What the exercise asks:
Return the listing word for word, as given.

** BEGIN Data shown **

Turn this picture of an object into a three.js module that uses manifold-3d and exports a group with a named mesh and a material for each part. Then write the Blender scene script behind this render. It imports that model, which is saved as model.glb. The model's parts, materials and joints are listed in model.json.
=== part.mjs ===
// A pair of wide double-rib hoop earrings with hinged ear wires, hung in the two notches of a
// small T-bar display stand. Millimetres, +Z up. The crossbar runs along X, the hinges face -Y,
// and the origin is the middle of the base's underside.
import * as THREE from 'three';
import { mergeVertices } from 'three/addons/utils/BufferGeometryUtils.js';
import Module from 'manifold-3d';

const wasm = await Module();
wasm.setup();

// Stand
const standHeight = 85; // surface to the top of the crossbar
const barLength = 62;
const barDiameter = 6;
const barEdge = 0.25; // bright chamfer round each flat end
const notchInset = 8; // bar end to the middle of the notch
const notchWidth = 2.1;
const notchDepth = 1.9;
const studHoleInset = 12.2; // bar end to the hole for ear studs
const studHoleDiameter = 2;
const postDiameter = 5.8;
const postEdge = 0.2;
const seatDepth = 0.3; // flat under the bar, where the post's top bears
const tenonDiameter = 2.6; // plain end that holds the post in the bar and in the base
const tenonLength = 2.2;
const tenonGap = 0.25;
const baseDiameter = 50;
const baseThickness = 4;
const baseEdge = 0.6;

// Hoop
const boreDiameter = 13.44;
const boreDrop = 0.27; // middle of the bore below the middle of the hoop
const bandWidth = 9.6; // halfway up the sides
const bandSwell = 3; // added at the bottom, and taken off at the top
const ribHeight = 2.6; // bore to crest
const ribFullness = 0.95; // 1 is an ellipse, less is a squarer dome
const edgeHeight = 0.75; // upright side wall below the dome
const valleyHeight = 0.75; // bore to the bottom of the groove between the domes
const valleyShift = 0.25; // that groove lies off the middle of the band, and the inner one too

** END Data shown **

Task response:
Turn this picture of an object into a three.js module that uses manifold-3d and exports a group with a named mesh and a material for each part. Then write the Blender scene script behind this render. It imports that model, which is saved as model.glb. The model's parts, materials and joints are listed in model.json.
=== part.mjs ===
// A pair of wide double-rib hoop earrings with hinged ear wires, hung in the two notches of a
// small T-bar display stand. Millimetres, +Z up. The crossbar runs along X, the hinges face -Y,
// and the origin is the middle of the base's underside.
import * as THREE from 'three';
import { mergeVertices } from 'three/addons/utils/BufferGeometryUtils.js';
import Module from 'manifold-3d';

const wasm = await Module();
wasm.setup();

// Stand
const standHeight = 85; // surface to the top of the crossbar
const barLength = 62;
const barDiameter = 6;
const barEdge = 0.25; // bright chamfer round each flat end
const notchInset = 8; // bar end to the middle of the notch
const notchWidth = 2.1;
const notchDepth = 1.9;
const studHoleInset = 12.2; // bar end to the hole for ear studs
const studHoleDiameter = 2;
const postDiameter = 5.8;
const postEdge = 0.2;
const seatDepth = 0.3; // flat under the bar, where the post's top bears
const tenonDiameter = 2.6; // plain end that holds the post in the bar and in the base
const tenonLength = 2.2;
const tenonGap = 0.25;
const baseDiameter = 50;
const baseThickness = 4;
const baseEdge = 0.6;

// Hoop
const boreDiameter = 13.44;
const boreDrop = 0.27; // middle of the bore below the middle of the hoop
const bandWidth = 9.6; // halfway up the sides
const bandSwell = 3; // added at the bottom, and taken off at the top
const ribHeight = 2.6; // bore to crest
const ribFullness = 0.95; // 1 is an ellipse, less is a squarer dome
const edgeHeight = 0.75; // upright side wall below the dome
const valleyHeight = 0.75; // bore to the bottom of the groove between the domes
const valleyShift = 0.25; // that groove lies off the middle of the band, and the inner one too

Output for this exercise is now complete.